Brie cheese & nut thins topped with honeyed Raspberries, Almonds & fresh Thyme! Great little 200 calorie snack.
Blue Diamond Almond Nut Thins
1oz Brie Cheese
I quickly warmed the raspberries with a little honey in the microwave for about 20 seconds and then topped the cheese & crackers. Serve with some fresh thyme & almonds slices sprinkled on top. Yum!
Chocolate & Raspberry Protein Crepes – 305cal/23carb/5fat/39pro
1 Scoop (30grams) of Vanilla @plantfusion protein powder
3 egg whites
7ozs of unsweetened Vanilla Almond Milk – DIVIDED
50grams @dannonyogurt Vanilla fat free Greek Yogurt
11grams of unprepared Jell-O Sugar Free/Fat Free Chocolate Pudding mix
50grams of fresh raspberries
1 packet of stevia
1/2tsp almond extract (or you could use 1/2tsp ground cinnamon if you don’t like almond flavor)
1tsp pure vanilla extract
Sugar Free Chocolate sauce
*Note – This is what worked for the protein powder that I use, others may require more/less liquid*
First I mixed the pudding mix with 3 ounces of cold almond milk and placed it in the refrigerator to set. In my ninja blender I mixed the protein powder, 1 packet of stevia, almond extract, vanilla extract, 4 ounces of almond milk & egg whites. I preheated my skillet to low to medium low heat – I found that working with a low temperature was best as it allowed me to swirl & coat the pan with batter before it started cooking.
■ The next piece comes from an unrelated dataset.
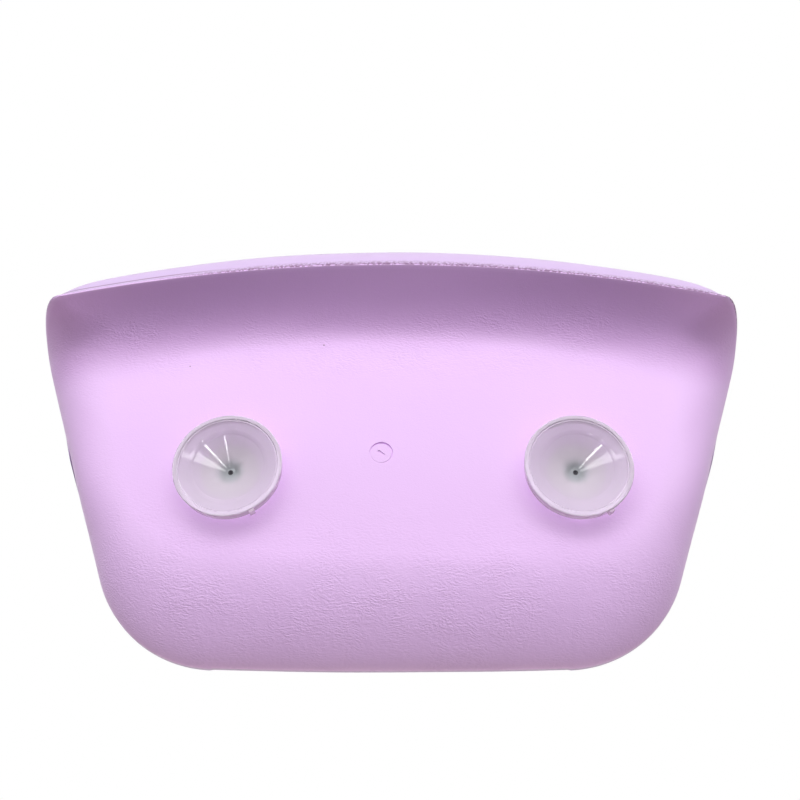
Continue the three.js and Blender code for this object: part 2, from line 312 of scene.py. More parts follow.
division = {
    "top": 78, "topCorner": 22, "side": 56, "bottomCorner": 44, "bottom": 46,
    "flatRings": 58, "backTurn": 38, "land": 5, "crest": 20, "frontTurn": 22, "frontRings": 30,
}


def cornerRound(corner, before, after, radius, steps):
    turn = before.angle(after)
    start = corner - before * radius * math.tan(turn / 2)
    inward = (after - before * after.dot(before)).normalized()
    angles = [turn * step / steps for step in range(steps + 1)]
    return [start + before * radius * math.sin(a) + inward * radius * (1 - math.cos(a)) for a in angles]


def halfOutline(kind, top, bottom):
    # from the middle of the top round the +X side to the middle of the bottom
    shape = outlines[kind]
    radius = shape["topRadius"]
    lean = math.radians(foam["sideLean"])

    def sideAt(z):
        return foam["halfWidth"] - shape["inset"] / math.cos(lean) + z * math.tan(lean)

    topCorner = Vector((sideAt(top - shape["drop"]), top - shape["drop"]))
    bottomCorner = Vector((sideAt(shape["rise"] - bottom), shape["rise"] - bottom))
    sideWay = Vector((-math.sin(lean), -math.cos(lean)))
    bottomWay = Vector((-bottomCorner.x, -2 * shape["rise"])).normalized()
    low, high = 0, topCorner.x
    while high - low > 0.01:  # finds where the round leaves the drooping top without a step
        x = (low + high) / 2
        slope = -2 * shape["drop"] * x / topCorner.x ** 2
        height = top - shape["drop"] * (x / topCorner.x) ** 2 - slope * x
        meetX = (sideAt(0) + height * math.tan(lean)) / (1 - slope * math.tan(lean))
        topWay = Vector((1, slope)).normalized()
        first, last = cornerRound(Vector((meetX, height + slope * meetX)), topWay, sideWay, radius, 1)
        low, high = (x, high) if first.x > x else (low, x)
    centre = first + Vector((topWay.y, -topWay.x)) * radius
    # the columns stay beside the edge's, where a round fitted to the corner itself would put them
    cornerWay = Vector((topCorner.x, -2 * shape["drop"])).normalized()
    evenStart = cornerRound(topCorner, cornerWay, sideWay, radius, 1)[0].x
    firstTurn = math.asin((evenStart - centre.x) / radius)
    lastTurn = math.atan2(last.x - centre.x, last.y - centre.y)
    bottomRadius = shape["bottomRadius"]
    bottomRound = cornerRound(bottomCorner, sideWay, bottomWay, bottomRadius, division["bottomCorner"])
    points = []
    for step in range(division["top"]):
        x = evenStart * step / division["top"]
        z = top - shape["drop"] * (x / topCorner.x) ** 2
        if x > first.x:
            z = centre.y + math.sqrt(radius ** 2 - (x - centre.x) ** 2)
        points.append(Vector((x, z)))
    for step in range(division["topCorner"] + 1):
        turn = mix(firstTurn, lastTurn, step / division["topCorner"])
        points.append(centre + Vector((math.sin(turn), math.cos(turn))) * radius)
    for step in range(1, division["side"]):
        points.append(last.lerp(bottomRound[0], step / division["side"]))
    points += bottomRound
    for step in reversed(range(division["bottom"])):
        x = bottomRound[-1].x * step / division["bottom"]
        points.append(Vector((x, shape["rise"] * (x / bottomCorner.x) ** 2 - bottom)))
    return points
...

In fact, I would hold the pan off the heat for 30 or so seconds before pouring batter in. Once I felt the pan was cool enough I would pour about 1/4 of cup into a small skillet and swirl around until the pan was coated with a thin layer. I would cook it until the edges started rolling in. I ended up flipping all of mine with my hands because I found it to be easier than trying to get a spatula under it. Once all of my crepes were made I took the pudding out, mixed the yogurt into it to really thicken it and then filled the crepes. I microwaved 3 raspberries for about 30 seconds and then smashed them with a spoon and mixed with a little bit of sugar free chocolate sauce to spoon on top of crepes. Next I topped with the remaining raspberries and then put a little more chocolate sauce in a zip loc bag, cut of the corner and drizzled on top!